To all of you lovely people who live in the United Kingdom, I’m sure you’re all aware of our lovely animals, one of them being the hedgehog. They’re spiky, adorable, everyone welcomes them to their garden as free slug killers and we’re proud to say they are one of our most recognised national animals. However, did you know that hedgehogs are disappearing at an alarming rate? We’ve already lost over a third of hedgehogs in the last ten years alone, leaving us with under a million left. In the 1960s there were around 30 million, I’m sure that puts it into perspective.

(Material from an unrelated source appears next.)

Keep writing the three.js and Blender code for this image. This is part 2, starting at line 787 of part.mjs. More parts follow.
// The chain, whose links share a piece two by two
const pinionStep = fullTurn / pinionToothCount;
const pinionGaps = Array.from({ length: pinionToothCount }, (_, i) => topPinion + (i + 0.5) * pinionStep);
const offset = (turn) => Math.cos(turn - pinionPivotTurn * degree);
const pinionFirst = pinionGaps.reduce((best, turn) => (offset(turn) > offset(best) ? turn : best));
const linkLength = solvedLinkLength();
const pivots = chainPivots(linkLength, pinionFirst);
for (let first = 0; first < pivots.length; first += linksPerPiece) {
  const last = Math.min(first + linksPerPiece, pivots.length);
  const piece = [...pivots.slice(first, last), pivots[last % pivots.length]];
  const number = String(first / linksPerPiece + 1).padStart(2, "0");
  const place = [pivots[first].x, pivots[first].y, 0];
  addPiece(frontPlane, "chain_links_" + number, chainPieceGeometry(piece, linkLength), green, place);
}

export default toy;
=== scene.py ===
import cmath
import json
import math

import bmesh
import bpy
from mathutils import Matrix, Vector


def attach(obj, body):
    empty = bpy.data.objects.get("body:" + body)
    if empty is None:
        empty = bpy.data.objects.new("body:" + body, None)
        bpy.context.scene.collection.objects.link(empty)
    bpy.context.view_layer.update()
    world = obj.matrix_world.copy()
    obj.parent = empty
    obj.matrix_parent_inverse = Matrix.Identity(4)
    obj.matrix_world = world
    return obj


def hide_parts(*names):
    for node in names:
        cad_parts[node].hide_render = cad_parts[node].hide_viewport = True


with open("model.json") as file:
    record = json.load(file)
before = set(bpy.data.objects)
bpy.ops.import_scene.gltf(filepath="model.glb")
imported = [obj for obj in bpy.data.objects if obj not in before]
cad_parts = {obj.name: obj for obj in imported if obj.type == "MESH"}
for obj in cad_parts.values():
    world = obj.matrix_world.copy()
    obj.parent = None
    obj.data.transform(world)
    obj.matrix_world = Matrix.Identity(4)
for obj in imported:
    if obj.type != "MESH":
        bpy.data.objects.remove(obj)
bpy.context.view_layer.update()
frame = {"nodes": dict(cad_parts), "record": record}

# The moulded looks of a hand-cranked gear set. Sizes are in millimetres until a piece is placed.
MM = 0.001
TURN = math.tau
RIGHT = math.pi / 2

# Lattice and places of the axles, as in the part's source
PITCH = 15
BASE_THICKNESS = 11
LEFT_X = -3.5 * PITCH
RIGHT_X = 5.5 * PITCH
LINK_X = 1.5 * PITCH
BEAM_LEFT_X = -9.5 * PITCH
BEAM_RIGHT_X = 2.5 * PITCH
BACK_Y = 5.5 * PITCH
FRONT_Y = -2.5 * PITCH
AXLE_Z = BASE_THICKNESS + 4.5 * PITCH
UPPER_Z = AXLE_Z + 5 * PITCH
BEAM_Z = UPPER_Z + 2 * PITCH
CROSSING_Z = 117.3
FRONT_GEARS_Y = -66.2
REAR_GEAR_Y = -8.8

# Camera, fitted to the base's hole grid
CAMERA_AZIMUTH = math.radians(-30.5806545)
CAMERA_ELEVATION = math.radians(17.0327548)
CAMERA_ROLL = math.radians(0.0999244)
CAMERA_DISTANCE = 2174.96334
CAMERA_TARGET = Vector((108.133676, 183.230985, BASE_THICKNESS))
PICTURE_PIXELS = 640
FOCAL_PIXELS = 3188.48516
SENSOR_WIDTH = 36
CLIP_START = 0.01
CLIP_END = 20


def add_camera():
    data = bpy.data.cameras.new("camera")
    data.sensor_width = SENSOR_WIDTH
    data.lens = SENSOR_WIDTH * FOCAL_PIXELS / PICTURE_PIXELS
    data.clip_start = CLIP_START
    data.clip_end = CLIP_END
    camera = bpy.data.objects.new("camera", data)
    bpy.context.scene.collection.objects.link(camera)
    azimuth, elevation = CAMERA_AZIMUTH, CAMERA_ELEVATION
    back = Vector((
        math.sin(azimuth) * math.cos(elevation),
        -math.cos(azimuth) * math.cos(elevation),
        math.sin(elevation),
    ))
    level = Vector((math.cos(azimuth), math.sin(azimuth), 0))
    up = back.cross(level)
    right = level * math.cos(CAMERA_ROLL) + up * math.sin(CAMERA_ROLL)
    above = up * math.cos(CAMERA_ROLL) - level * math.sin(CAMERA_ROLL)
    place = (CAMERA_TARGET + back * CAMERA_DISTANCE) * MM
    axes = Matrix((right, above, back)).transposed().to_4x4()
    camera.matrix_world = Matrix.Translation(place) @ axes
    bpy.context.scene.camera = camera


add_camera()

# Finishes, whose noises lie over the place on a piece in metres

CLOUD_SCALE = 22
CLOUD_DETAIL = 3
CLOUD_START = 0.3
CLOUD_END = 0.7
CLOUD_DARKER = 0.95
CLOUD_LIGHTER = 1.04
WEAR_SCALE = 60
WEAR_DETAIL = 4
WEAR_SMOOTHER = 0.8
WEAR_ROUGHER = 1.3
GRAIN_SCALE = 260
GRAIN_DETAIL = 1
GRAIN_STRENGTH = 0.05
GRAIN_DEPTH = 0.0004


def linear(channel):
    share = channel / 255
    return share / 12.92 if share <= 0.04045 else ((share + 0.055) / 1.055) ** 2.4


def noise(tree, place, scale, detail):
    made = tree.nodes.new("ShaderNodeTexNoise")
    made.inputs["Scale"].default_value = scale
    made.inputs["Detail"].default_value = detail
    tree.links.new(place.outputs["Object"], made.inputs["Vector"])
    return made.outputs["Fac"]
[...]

Who’s to blame? Mainly us I’m afraid. From hitting them on roads to paving our driveways and putting various poisons in our gardens (slug killer, weed killer, ant powder etc). This sharp decline has led to some people taking action, such as myself. I myself volunteer at a local ‘Hedgehog Hospital’ where we take in sick or injured hogs and rehabilitate them until they are healthy enough to go back into the outside world. I play a very small role, those who have set up these hospitals and widespread campaigns in the media are the ones who deserve the most praise and recognition. But every little small step made to help these little guys…helps. So here are the small things you can do to help these little cuties. All photos here have been taken whilst I’ve been working on my iPhone <3
Make your garden hedgehog friendly
1. Keep areas of your garden as ‘wild’ as they possibly can be. Adding extra foliage and beautiful flowers will only aid the hedgehogs, more places to live and more insects to eat.
2. Leave out some water bowls. Even if hedgehogs have lots of food to eat, we often get many hogs come in that are severely dehydrated. If you think about it, how many areas in your garden can a hedgehog drink from? I’m sure it’s not many…
3.If you have a pond, make sure there is a small ramp inside or it’s shallow enough for a hedgehog to easily escape. Hedgehogs are fantastic swimmers but do easily tire and consequently drown.
4.Have a hedgehog house. You’re giving hedgehogs an extra little helping hand with building a nest. Just make sure it’s in a well-hidden area of your garden.
5. Make sure hedgehogs can get in and out of your garden. A small hole in your fence or underneath a back gate will allow hedgehogs to visit your garden, and simultaneously leave to find more food. This is essential.
6. Provide some food. Mealworms are the easiest choice, but not the best. A feeding station with meaty cat food is ideal.
Can you help fund the rescue and research on hedgehogs?
As you are already aware I volunteer for a ‘Hedgehog Hospital’ in Shepreth. It’s formally known as the SWCC. The link to the website is right here. If you’ve had a peep, you can see that you can help the hospital in many ways. Our hospital costs a lot of money to run. You can, of course, donate money like you would to any other charity here. Or, if you would like to directly give an item to the hospital, you can purchase something off of our Amazon wishlist. However small or big the gift chosen, we, of course, will need it. However, if you don’t fancy giving us anything directly, you can still help. If you make an account with EasyFundrasing, whenever you shop online, the retailer themselves will donate a small percentage of the cost to us! It’s dead easy and will not cost you a penny. Yet at the same time, our hogs can get the support they need. If all else fails, sharing this post and other websites about hedgehogs on social media would do us the world of good. The more people who know about this issue and know how to help, the better.
Other organisations that need help, exposure and donations
Anything you can do to help Hedgehogs or any form of wildlife in the UK would be greatly appreciated. Before we know it, our landscape could be completely transformed, and not for the better. Thank you very much!